AI model governance is all about control at scale. It helps teams define and enforce the rules of how models consume data, deploy updates, and handle sensitive information. Yet most frameworks stop at the application layer, leaving a huge blind spot in the database. The real risk sits where models read and write. Every prompt, training step, or agent decision depends on structured data that has its own governance lifecycle. Without observability, even the most careful AI policy automation can drift into dangerous territory—unlogged access, overexposed tables, or missing audit context.
Database Governance and Observability changes the entire narrative. It defines how identity, permission, and action converge before any data leaves the system. When this layer integrates directly with AI pipelines, every model query and automation event passes through verified controls. If a model tries to pull user names or credit card numbers, the system masks the sensitive columns automatically. If an operation looks destructive or high-impact, built-in guardrails intercept it. Approvals trigger instantly, no Slack triage or ticket waiting required.
Platforms like hoop.dev turn these principles into runtime enforcement. Hoop sits in front of every database connection as an identity-aware proxy that knows who is accessing what, from which environment, in real time.

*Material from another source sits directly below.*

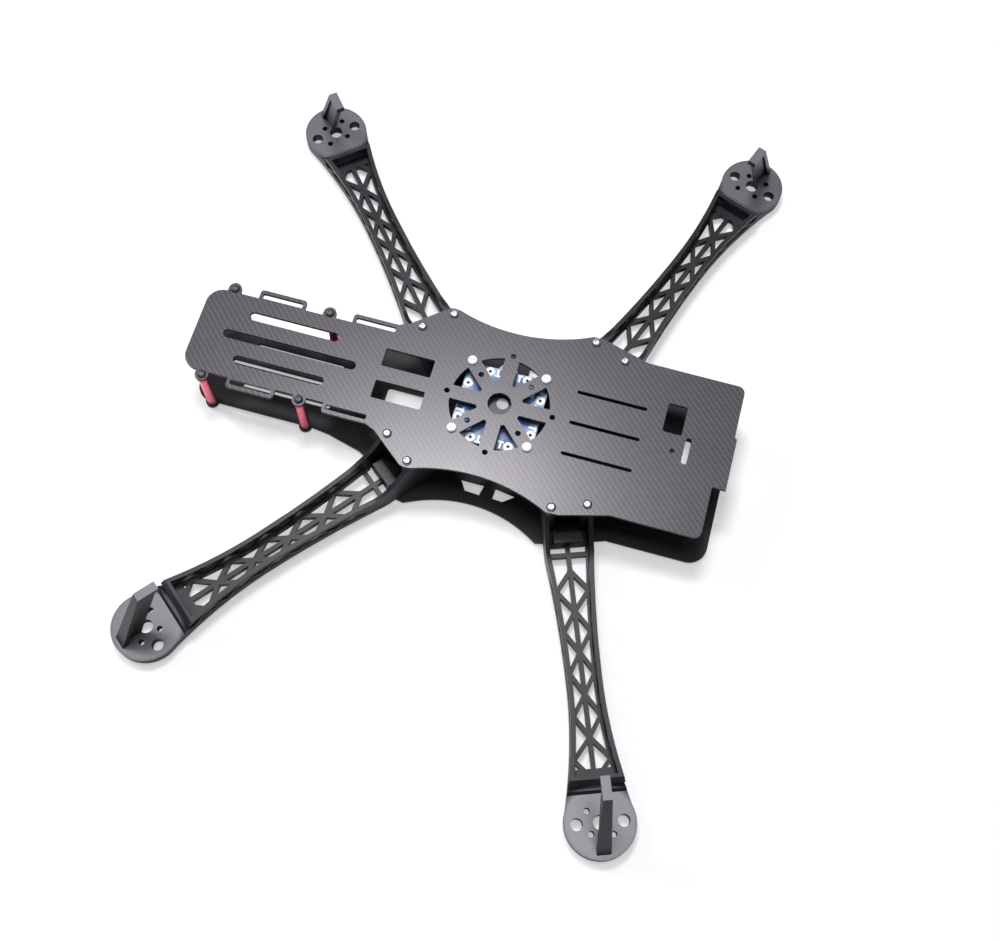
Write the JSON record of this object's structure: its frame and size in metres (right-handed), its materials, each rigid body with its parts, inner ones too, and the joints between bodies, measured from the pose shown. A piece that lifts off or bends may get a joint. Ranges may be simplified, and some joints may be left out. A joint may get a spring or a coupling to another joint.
{
  "type": "multirotor drone frame",
  "caption": "Bare multirotor drone frame: carbon plates clamp slim lattice arms with landing feet and motor pads; blue power board and red standoffs between the plates.",
  "frame": {"origin": "centre of the round hole in the base plate, on that plate's outer face, which is the centre of its controller hole square", "axes": "+X towards the frame's tail, +Y towards the side of the arms named left, +Z out of the base plate towards the landing feet; the frame lies on its back with its feet in the air"},
  "size_m": [0.3255, 0.4614, 0.0567],
  "materials": {
    "carbon": "satin clear resin over a twill carbon weave",
    "board": "glossy blue solder mask on glass laminate",
    "solder_mask_white": "white printed marks and pad rings",
    "white_nylon": "slightly translucent moulded nylon",
    "black_nylon": "glass-filled moulded nylon, fine satin texture",
    "steel": "plain zinc-plated steel",
    "red_anodised": "red anodised, turned",
    "black_steel": "black oxide"
  },
  "bodies": {
    "root": {"base_plate": "carbon", "cover_plate": "carbon", "power_board": "board", "board_pads": "solder_mask_white", "board_marks": "solder_mask_white", "board_spacers": "white_nylon", "board_screws": "white_nylon", "board_nuts": "white_nylon", "arm_front_left": "black_nylon", "arm_front_right": "black_nylon", "arm_rear_left": "black_nylon", "arm_rear_right": "black_nylon", "arm_screws_front_left": "steel", "arm_screws_front_right": "steel", "arm_screws_rear_left": "steel", "arm_screws_rear_right": "steel", "cover_screws_front_left": "steel", "cover_screws_front_right": "steel", "cover_screws_rear_left": "steel", "cover_screws_rear_right": "steel", "standoff_nose_left": "red_anodised", "standoff_nose_right": "red_anodised", "standoff_mid_left": "red_anodised", "standoff_mid_right": "red_anodised", "standoff_base_screws": "black_steel", "standoff_cover_screws": "black_steel"}
  },
  "joints": []
}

Developers experience fast, native access through the same tools they already use. Security teams see every query, update, and schema change recorded and auditable. Sensitive data gets masked dynamically without configuration, ensuring privacy while maintaining workflow speed. Dropping a production table becomes impossible, not just discouraged. Every environment—from staging to prod—shares one truth: who connected, what they touched, and what was approved.